- DATASET EXTRACT
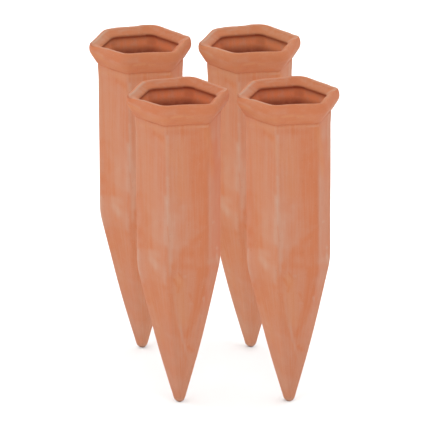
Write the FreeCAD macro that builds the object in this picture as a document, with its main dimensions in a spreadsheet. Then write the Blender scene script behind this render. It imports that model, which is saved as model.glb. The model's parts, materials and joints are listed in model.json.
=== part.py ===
"""A set of four hollow hexagonal watering spikes, cast in unglazed clay.

Each spike is one casting: a blunt point, a six-sided taper, a hexagonal body with
soft corners, and a flared collar whose top is dished in towards the mouth. A bottle
stands upside down in the mouth, and the point goes in the soil.

The frame is in millimetres. Z is up, the points rest at height zero, and the origin
is midway between the four spikes. The front pair stands on the -Y side.
"""
import FreeCAD, Part
import os

# Driving sizes: alias, value in millimetres or degrees, what it is
SIZES = (
    ("spike_height", 185.0, "point to crest of the lip"),
    ("bend_flats", 42.6, "body across its flats, where the taper starts"),
    ("body_draft", 0.3, "lean of each body face, degrees"),
    ("taper_angle", 12.85, "lean of each taper face from end to end, degrees"),
    ("taper_bulge", 0.5, "how far the taper's faces swell between their ends"),
    ("bend_radius", 48.0, "large round from body to taper"),
    ("tip_radius", 3.3, "blunt round of the point"),
    ("edge_radius", 3.0, "soft upright corners of the body"),
    ("collar_height", 13.5, "groove under the collar to crest of the lip"),
    ("swell", 0.4, "the body grows by this much under the collar"),
    ("swell_height", 8.0, "height over which it grows"),
    ("groove_depth", 0.4, "fine groove where the collar meets the body"),
    ("groove_height", 0.9, "height of that groove"),
    ("lip_flats", 53.6, "lip across its flats, at its widest"),
    ("lip_corner_radius", 7.0, "soft upright corners of the lip"),
    ("lip_round", 1.9, "the lip's round, measured inwards"),
    ("lip_drop", 4.0, "the lip's round, measured down from the crest"),
    ("crest_width", 0.8, "flat left on the crest"),
    ("dish_depth", 4.0, "crest down to the mouth's edge"),
    ("mouth_flats", 40.2, "mouth across its flats, at its edge"),
    ("mouth_corner_radius", 6.0, "soft upright corners of the mouth"),
    ("mouth_edge_height", 0.8, "upright band of the mouth's edge"),
    ("undercut", 1.1, "the hollow steps back this far under that band"),
    ("undercut_height", 1.5, "height of the step"),
    ("socket_height", 12.1, "the hollow narrows to the body over this height"),
    ("wall", 4.0, "clay thickness of body and taper"),
    ("bore_corner_radius", 2.0, "soft upright corners of the hollow"),
    ("bore_tip_radius", 2.2, "round bottom of the hollow"),
    ("overrun", 2.0, "how far the hollow's cutter stands out of the mouth"),
    ("pair_pitch", 62.4, "axis to axis within a pair"),
    ("row_pitch", 104.0, "front pair to back pair"),
    ("row_shift", 21.5, "the back pair lies this far to the left"),
    ("spike_turn", 13.0, "each spike's turn about its own axis, degrees"),
)

# Name, side in its pair (-1 left, 1 right) and row (-1 front, 1 back)
SPIKES = (
    ("spike_front_left", -1, -1),
    ("spike_front_right", 1, -1),
    ("spike_back_left", -1, 1),
    ("spike_back_right", 1, 1),
)

FACES = 6
# Where the levels of each round lie, as shares of its whole turn
BEND_SHARES = (0.0, 0.25, 0.5, 0.75, 1.0)
TIP_SHARES = (0.8, 0.55, 0.3, 0.0)
LIP_SHARES = (0.0, 0.2, 0.4, 0.6, 0.8, 1.0)
# The lip's round starts this many degrees under its widest level
LIP_START = 45.0
# A level's soft corners never take more than this share of its half width
CORNER_SHARE = 0.75
# The last flat of a point, as a share of the point's radius
TIP_FLAT_SHARE = 0.2


def make_sheet(doc):
    """The sheet of driving sizes, one row each, with its alias."""
    sheet = doc.addObject("Spreadsheet::Sheet", "Sizes")
    for row, (alias, value, note) in enumerate(SIZES, 1):
        sheet.set(f"A{row}", note)
        sheet.set(f"B{row}", str(value))
        sheet.setAlias(f"B{row}", alias)
    doc.recompute()


def names(*aliases):
    """How formulas name the driving sizes."""
    return [f"Sizes.{alias}" for alias in aliases]


def level(doc, name, height, half_width, corner):
    """One level of a form: a hexagon grown outwards by its corner radius.

    The height, the half width across the flats and the corner are formulas.
    """
    corner = f"min({corner}; {CORNER_SHARE} * ({half_width}))"
    core = doc.addObject("Part::RegularPolygon", f"{name}_core")
    core.Polygon = FACES
    core.setExpression("Circumradius", f"({half_width} - {corner}) / cos(180 / {FACES})")
    core.setExpression("Placement.Base.z", height)
    outline = doc.addObject("Part::Offset2D", name)
    outline.Source = core
    outline.setExpression("Value", corner)
    return outline


def skin(doc, name, levels, smooth=False):
    """A solid through its levels: one smooth round, or straight from each to the next."""
    form = doc.addObject("Part::Loft", name)
    form.Sections = levels
    form.Solid = True
    form.Ruled = not smooth
    return form


def fuse(doc, name, forms):
    whole = doc.addObject("Part::MultiFuse", name)
    whole.Shapes = forms
    return whole


def bend_formulas():
    """Where body face and taper face would meet, and the centre of their round."""
    flats, draft, taper, round_, tip = names(
        "bend_flats", "body_draft", "taper_angle", "bend_radius", "tip_radius")
    meet_half = f"{flats} / 2"
    meet_height = (f"({tip} * (1 - sin({taper}))"
                   f" + ({meet_half} - {tip} * cos({taper})) / tan({taper}))")
    reach = f"{round_} / cos(({taper} - {draft}) / 2)"
    centre_half = f"({meet_half} - {reach} * cos(({taper} + {draft}) / 2))"
    centre_height = f"({meet_height} + {reach} * sin(({taper} + {draft}) / 2))"
    return meet_half, meet_height, centre_half, centre_height


def body_half(height):
    """Half width of the body across its flats, at a height above the bend."""
    meet_half, meet_height, _, _ = bend_formulas()
    return f"({meet_half} + ({height} - {meet_height}) * tan({names('body_draft')[0]}))"


def lower_levels(doc, name, inset, tip_radius, bulge, corner):
    """Levels of the point, the taper and the bend, an inset inside the outside.

    The outside has no inset. The hollow's inset is the wall, so its point lies
    higher, where the taper's faces are a point's width apart.
    """
    draft, taper, round_, outer_tip = names(
        "body_draft", "taper_angle", "bend_radius", "tip_radius")
    _, _, centre_half, centre_height = bend_formulas()

    tip_centre = f"({outer_tip} + ({inset} + {tip_radius} - {outer_tip}) / sin({taper}))"
    tip_places = [(f"({tip_centre} - {tip_radius})", f"({TIP_FLAT_SHARE} * {tip_radius})")]
    for share in TIP_SHARES:
        lean = f"({taper} + {share} * (90 - {taper}))"
        tip_places.append((f"({tip_centre} - {tip_radius} * sin({lean}))",
                           f"({tip_radius} * cos({lean}))"))
    bend_places = []
    for share in BEND_SHARES:
        lean = f"({taper} + {share} * ({draft} - {taper}))"
        bend_places.append((f"({centre_height} - ({round_} - {inset}) * sin({lean}))",
                            f"({centre_half} + ({round_} - {inset}) * cos({lean}))"))
    (low, low_half), (high, high_half) = tip_places[-1], bend_places[0]
    middle_place = (f"({low} + {high}) / 2", f"(({low_half} + {high_half}) / 2 + {bulge})")

    tip = [level(doc, f"{name}_tip_{number}", *place, corner)
           for number, place in enumerate(tip_places)]
    middle = level(doc, f"{name}_taper_middle", *middle_place, corner)
    bend = [level(doc, f"{name}_bend_{number}", *place, corner)
            for number, place in enumerate(bend_places)]
    return tip, [tip[-1], middle, bend[0]], bend


def make_outside(doc):
    """The whole outside, solid: point, taper, bend, body, groove, collar and lip."""
    edge, height, collar, swell, swell_height, groove, groove_height = names(
        "edge_radius", "spike_height", "collar_height", "swell", "swell_height",
        "groove_depth", "groove_height")
    lip_flats, lip_corner, lip_round, lip_drop = names(
        "lip_flats", "lip_corner_radius", "lip_round", "lip_drop")
    tip_radius, bulge = names("tip_radius", "taper_bulge")
    tip, taper, bend = lower_levels(doc, "outside", "0", tip_radius, bulge, edge)

    joint = f"({height} - {collar})"
    joint_half = f"({body_half(joint)} + {swell})"
    swell_start = f"({joint} - {swell_height})"
    body = [
        level(doc, "swell_start", swell_start, body_half(swell_start), edge),
        level(doc, "groove_below", f"{joint} - {groove_height} / 2", joint_half, edge),
        level(doc, "groove_floor", joint, f"{joint_half} - {groove}", edge),
        level(doc, "groove_above", f"{joint} + {groove_height} / 2", joint_half, edge),
    ]
    lip = []
    for number, share in enumerate(LIP_SHARES):
        turn = f"({share} * (90 + {LIP_START}) - {LIP_START})"
        lip.append(level(doc, f"lip_{number}",
                         f"{height} - {lip_drop} * (1 - sin({turn}))",
                         f"{lip_flats} / 2 - {lip_round} * (1 - cos({turn}))", lip_corner))
    return fuse(doc, "outside", [
        skin(doc, "point", tip, smooth=True),
        skin(doc, "taper", taper, smooth=True),
        skin(doc, "bend", bend, smooth=True),
        skin(doc, "body_and_collar", [bend[-1]] + body + [lip[0]]),
        skin(doc, "lip", lip, smooth=True),
    ])


def make_hollow(doc):
    """What is open inside: bore, socket, mouth and the dish above it."""
    corner, wall, height, overrun = names("bore_corner_radius", "wall", "spike_height", "overrun")
    dish, flats, mouth_corner, edge_height, step, step_height, socket = names(
        "dish_depth", "mouth_flats", "mouth_corner_radius", "mouth_edge_height", "undercut",
        "undercut_height", "socket_height")
    lip_flats, lip_corner, lip_round, crest = names(
        "lip_flats", "lip_corner_radius", "lip_round", "crest_width")
    tip_radius, bulge = names("bore_tip_radius", "taper_bulge")
    tip, taper, bend = lower_levels(doc, "hollow", wall, tip_radius, bulge, corner)

    mouth = f"({height} - {dish})"
    step_top = f"({mouth} - {edge_height})"
    socket_top = f"({step_top} - {step_height})"
    socket_floor = f"({socket_top} - {socket})"
    dish_half = f"{lip_flats} / 2 - {lip_round} - {crest}"
    dish_corner = f"({lip_corner} - {crest})"
    upper = [
        level(doc, "socket_floor", socket_floor, f"{body_half(socket_floor)} - {wall}", corner),
        level(doc, "socket_top", socket_top, f"{flats} / 2 + {step}", mouth_corner),
        level(doc, "mouth_under", step_top, f"{flats} / 2", mouth_corner),
        level(doc, "mouth", mouth, f"{flats} / 2", mouth_corner),
        level(doc, "dish", height, dish_half, dish_corner),
        level(doc, "clear_of_dish", f"{height} + {overrun}", dish_half, dish_corner),
    ]
    return fuse(doc, "hollow", [
        skin(doc, "bore_point", tip, smooth=True),
        skin(doc, "bore_taper", taper, smooth=True),
        skin(doc, "bore_bend", bend, smooth=True),
        skin(doc, "bore_and_mouth", [bend[-1]] + upper),
    ])


def make_casting(doc):
    """The clay form that all four spikes are cast to, upright on the frame's axis."""
    casting = doc.addObject("Part::Cut", "casting")
    casting.Base = make_outside(doc)
    casting.Tool = make_hollow(doc)
    doc.recompute()
    return casting


def make_spike(doc, casting, name, side, row):
    """One spike of the set: the casting, turned and stood in its place."""
    pitch, row_pitch, shift, turn = names("pair_pitch", "row_pitch", "row_shift", "spike_turn")
    spike = doc.addObject("PartDesign::Body", name)
    spike.Label = name
    spike.BaseFeature = casting
    spike.setExpression("Placement.Base.x", f"({side} * {pitch} - ({row}) * {shift}) / 2")
    spike.setExpression("Placement.Base.y", f"{row} * {row_pitch} / 2")
    spike.setExpression("Placement.Rotation.Angle", turn)
    return spike


def check(doc, spikes):
    """Stop before anything is written if a feature or a spike has failed."""
    for feature in doc.Objects:
        if {"Invalid", "Error"} & set(feature.State):
            raise RuntimeError(f"{feature.Name} has failed: {feature.State}")
    for spike in spikes:
        if spike.Shape.isNull() or not spike.Shape.isValid() or len(spike.Shape.Solids) != 1:
            raise RuntimeError(f"{spike.Label} isn't one valid solid")


doc = FreeCAD.newDocument("WateringSpikes")
make_sheet(doc)
casting = make_casting(doc)
spikes = [make_spike(doc, casting, *place) for place in SPIKES]
doc.recompute()
check(doc, spikes)

os.makedirs("parts", exist_ok=True)
for spike in spikes:
    spike.Shape.exportStep(f"parts/{spike.Label}.step")
    box = spike.Shape.BoundBox
    print(f"{spike.Label}: {spike.Shape.Volume:.0f} mm3,"
          f" x {box.XMin:.1f} to {box.XMax:.1f}, y {box.YMin:.1f} to {box.YMax:.1f},"
          f" z {box.ZMin:.1f} to {box.ZMax:.1f}")
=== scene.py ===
# %% [markdown]
# # Four clay watering spikes
#
# The object is a set of four hollow spikes of unglazed clay. A bottle stands upside
# down in the flared collar, the point goes in the soil, and water seeps out through
# the wall. Each spike is one slip-cast piece, so each is one piece here too.
#
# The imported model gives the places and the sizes. It is loaded first and is never
# moved. What it doesn't have is the surface: clay that was wiped while it was damp,
# fired, and left with a thin pale film of lime.

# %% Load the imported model
import json
import math

import bmesh
import bpy
import numpy as np
from mathutils import Matrix, Vector, noise


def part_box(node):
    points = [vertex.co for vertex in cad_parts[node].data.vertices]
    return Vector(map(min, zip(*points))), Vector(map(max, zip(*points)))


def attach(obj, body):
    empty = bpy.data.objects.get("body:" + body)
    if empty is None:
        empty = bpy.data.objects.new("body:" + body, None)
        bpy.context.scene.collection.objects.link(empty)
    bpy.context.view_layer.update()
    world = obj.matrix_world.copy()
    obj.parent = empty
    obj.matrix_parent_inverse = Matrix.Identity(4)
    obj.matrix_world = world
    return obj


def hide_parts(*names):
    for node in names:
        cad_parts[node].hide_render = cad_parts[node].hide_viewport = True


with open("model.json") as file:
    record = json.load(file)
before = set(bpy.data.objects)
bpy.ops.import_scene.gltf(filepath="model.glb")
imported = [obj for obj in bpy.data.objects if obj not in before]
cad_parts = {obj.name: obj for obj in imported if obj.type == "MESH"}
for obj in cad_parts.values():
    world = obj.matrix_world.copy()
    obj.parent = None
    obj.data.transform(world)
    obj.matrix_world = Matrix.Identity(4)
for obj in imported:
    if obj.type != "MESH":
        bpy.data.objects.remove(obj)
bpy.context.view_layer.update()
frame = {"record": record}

MM = 0.001
BODIES = frame["record"]["behaviour"]["bodies"]
BODY_OF = {node: body for body, nodes in BODIES.items() for node in nodes}
NODES = sorted(BODY_OF)
print("spikes:", NODES)

# %% [markdown]
# ## The camera
#
# The photograph was taken from slightly above, with a very long lens: the spikes at
# the back are as large as those in front. A camera could be placed by eye until it
# looks right. Here it is worked out instead: a pixel is this many millimetres wide at
# the middle of the set, and the set's origin lies at a known place in the picture. The
# lens is as long as it can be with the set still in view when it is seen from behind
# with its spikes pulled up.

# %% Camera
PICTURE_PIXELS = 430
PIXEL_MM = 0.5715
ORIGIN_PIXEL = (215.4, 373.5)
CAMERA_ELEVATION = math.radians(17.0)
CAMERA_ROLL = math.radians(0.3)
CAMERA_LENS = 1700.0
CAMERA_SENSOR = 36.0
CLIP_END = 60.0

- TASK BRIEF
Only the lines from the one with "return spike" to the one with "from mathutils import Matrix, Vector, noise" are wanted; extract them exactly, both ends included.

- SOLUTION TO THE PROBLEM
    return spike


def check(doc, spikes):
    """Stop before anything is written if a feature or a spike has failed."""
    for feature in doc.Objects:
        if {"Invalid", "Error"} & set(feature.State):
            raise RuntimeError(f"{feature.Name} has failed: {feature.State}")
    for spike in spikes:
        if spike.Shape.isNull() or not spike.Shape.isValid() or len(spike.Shape.Solids) != 1:
            raise RuntimeError(f"{spike.Label} isn't one valid solid")


doc = FreeCAD.newDocument("WateringSpikes")
make_sheet(doc)
casting = make_casting(doc)
spikes = [make_spike(doc, casting, *place) for place in SPIKES]
doc.recompute()
check(doc, spikes)

os.makedirs("parts", exist_ok=True)
for spike in spikes:
    spike.Shape.exportStep(f"parts/{spike.Label}.step")
    box = spike.Shape.BoundBox
    print(f"{spike.Label}: {spike.Shape.Volume:.0f} mm3,"
          f" x {box.XMin:.1f} to {box.XMax:.1f}, y {box.YMin:.1f} to {box.YMax:.1f},"
          f" z {box.ZMin:.1f} to {box.ZMax:.1f}")
=== scene.py ===
# %% [markdown]
# # Four clay watering spikes
#
# The object is a set of four hollow spikes of unglazed clay. A bottle stands upside
# down in the flared collar, the point goes in the soil, and water seeps out through
# the wall. Each spike is one slip-cast piece, so each is one piece here too.
#
# The imported model gives the places and the sizes. It is loaded first and is never
# moved. What it doesn't have is the surface: clay that was wiped while it was damp,
# fired, and left with a thin pale film of lime.

# %% Load the imported model
import json
import math

import bmesh
import bpy
import numpy as np
from mathutils import Matrix, Vector, noise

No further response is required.